Given the staggering 95% failure rate of traditional systems, the logical goal would seem to be generating fewer alerts. But the most advanced institutions have realised this is the wrong approach. The paradoxical future of financial security isn't about reducing the noise; it's about building a machine that can listen to all of it at once.

Enter "Agentic AI." This new generation of artificial intelligence doesn't just flag keywords; it mimics the entire investigative process of a human analyst. It gathers data from multiple sources, applies contextual reasoning, and writes its own audit trail—all in nanoseconds. It decides what noise is and what needs human eyes, automating the resolution of the vast majority of alerts.

The real-world results are transformative. Singapore's United Overseas Bank (UOB), using an AI solution, achieved:

  • A 70% reduction in false positives for individual names.
  • A 60% reduction in false positives for company names.
  • A 5% increase in finding true suspicious cases.

Crucially, this wasn't just about cutting costs; the AI was more effective than previous systems at finding actual criminals. It proves that efficiency and security are not mutually exclusive and shows a monumental shift from simply managing a flood of data to extracting real, actionable intelligence from it.

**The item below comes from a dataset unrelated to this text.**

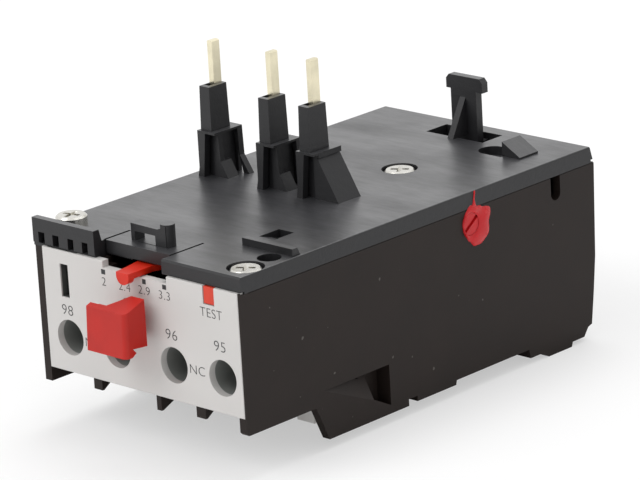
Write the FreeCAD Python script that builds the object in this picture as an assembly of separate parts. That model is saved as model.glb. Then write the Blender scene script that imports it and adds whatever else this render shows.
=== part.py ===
import FreeCAD, Part
import math
import os

# Thermal overload relay, 45 mm wide, that plugs under a mini contactor.
# Millimetres. The drawing frame has x = 0 on the left wall, y = 0 on the front
# face of the light plate and z = 0 on that plate's lower edge. save() moves
# every piece so that the frame's origin is the middle of the bottom.

# ---- housing -----------------------------------------------------------
WIDTH = 45.0
WALL = 1.5                # side walls
SEAM_Z = 19.6             # where cover and base meet
COVER_TOP = 22.3
COVER_FRONT = 0.5
BODY_FRONT = 1.35         # seat of the front plate
UPPER_BOTTOM = -2.7       # underside of the auxiliary terminal tier
UPPER_BACK = 16.0         # rear of that tier
FOOT_BOTTOM = -8.5
FOOT_BACK = 35.9
NOTCH_BACK = 37.9
NOTCH_TOP = -7.4
SOLE_Z = -8.3
SOLE_BACK = 47.0
BELLY_Z = -7.55
HEEL_FRONT = 64.8
HEEL_Z = -9.1
LUG_FRONT = 69.6
LUG_BACK = 75.3
LUG_Z = -10.1             # lowest line of the relay
TAIL_Z = -9.3
REAR_LOW = 80.56
REAR_LOW_Z = -7.57
REAR_TOP = 82.47
INNER_REAR = 79.2         # inside face of the rear wall

# ---- inside spaces -----------------------------------------------------
MECH_FRONT = 3.2
MECH_BACK = 35.8
MECH_FLOOR = 9.3
HEAT_FRONT = 37.2
HEAT_FLOOR = -5.5
BARRIER = 1.2             # walls between the heater chambers
BARRIER_X = (14.2, 22.9)
WINDOW_GAP = 0.3          # slider to guide

# ---- front plate -------------------------------------------------------
PLATE_LEFT = 2.15
PLATE_LIP = 0.25          # thin lip of the right wall beside the plate
COLLAR = 0.3              # wall of the plate's screw collars
PLATE_TOP = 19.9
PLATE_THICK = 1.3
HOLE_X = (7.3, 17.8, WIDTH - 14.8, WIDTH - 4.4)
HOLE_Z = 5.8
HOLE_R = 2.9
SLOT_X = (6.0, 7.8)
SLOT_Z = (12.35, 17.75)
FLAG_X = (3.8, 8.3)
FLAG_Y = (1.5, 2.3)
FLAG_Z = (12.0, 18.1)
FLAG_TRAVEL = 2.2
DIAL_X = (15.8, 29.7)
DIAL_SILL = 18.8
TEST_X = (WIDTH - 7.5, WIDTH - 5.35)
TEST_Z = 17.15
STEM_X = (20.2, 24.2)
STEM_Z = (9.45, 14.6)

# ---- auxiliary terminals ----------------------------------------------
AUX_NAMES = ("98", "97", "96", "95")
AUX_HALF = 2.9            # half width of a terminal pocket
AUX_FRONT = 7.0           # screw bore ends, pocket starts
AUX_TOP = 8.5
AUX_HEAD_R = 2.6
AUX_HEAD_Y = 9.05
AUX_HEAD_LEN = 1.8
AUX_SHANK_R = 1.7
AUX_SHANK_END = 15.4
AUX_STRIP_Y = 12.2
STRIP = 1.0               # contact strip thickness
SEAT_GAP = 0.05           # head to clamp, shank to hole
NC_FACE = 18.4            # front-facing side of the moving NC contacts
NO_FACE = 23.0            # rear side of the moving NO contacts
CONTACT_GAP = 2.25
RIVET_R = 1.1
TAIL_UP_Z = 14.25         # height of the contacts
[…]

Conclusion: A High-Stakes Balancing Act

The systems protecting our finances are locked in a constant, high-stakes battle against sophisticated threats, and they are far from perfect. From the staggering inefficiency of false positives to systemic flaws in national identity databases, the hidden world of financial security is a landscape of profound challenges, defined by a complex interplay of technology, regulation, and human diligence.

The future points toward intelligent automation, but this technological arms race raises a final, crucial question. As we hand over the keys of financial gatekeeping to increasingly autonomous AI, are we building a smarter defence, or are we automating a new kind of systemic bias that could lock out the innocent at unprecedented speed and scale?